Complex tone sandhi types in the Sinitic Wu dialect of Huangyan

Authors

  • Yuanfan Ying University of Maryland College Park

DOI:

https://doi.org/10.3765/plsa.v10i1.5935

Keywords:

tone sandhi, right-dominance, contour slope, contour clashes

Abstract

This study examines tone sandhi for disyllabic words in the Sinitic Wu dialect of Huangyan. Huangyan typically shows right-dominance – word-final tones remain unchanged while word-initial tones change. However, other sandhi types are also observed: left-dominance (only final tones changes), both-change (both initial and final tones change), and no-change cases.
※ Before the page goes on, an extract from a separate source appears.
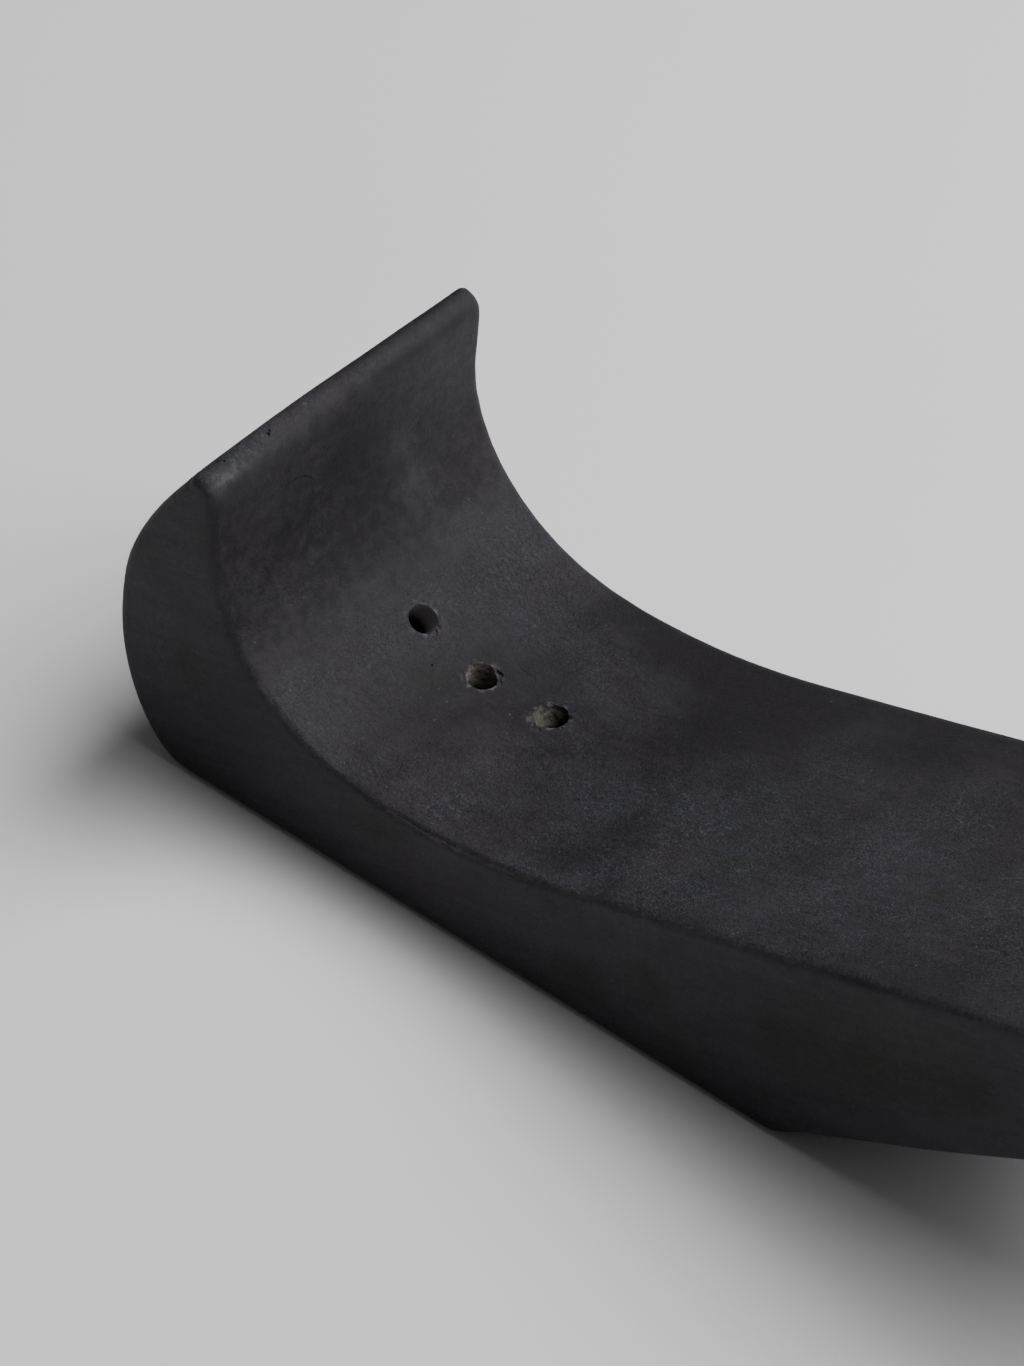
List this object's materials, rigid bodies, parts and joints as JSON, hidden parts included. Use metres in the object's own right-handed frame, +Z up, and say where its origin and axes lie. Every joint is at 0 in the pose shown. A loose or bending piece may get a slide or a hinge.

I propose to incorporate contour slope [±smooth] and movement [±fall] into the feature geometry of tones to capture the tonal inventory and sandhi processes in this language. For word-initial sandhi, contour slope (sharp vs. smooth) predicts whether the contour is preserved, while contour movement (fall vs. non-fall) predicts whether sandhi is sensitive to adjacent tones. Unlike word-initial sandhi, word-final sandhi is structure-preserving, producing tones already in the inventory, and it changes the register but not the contour of tones. Additionally, idiosyncratic sandhi processes serve as special repairs for contour clashes with successive identical contours.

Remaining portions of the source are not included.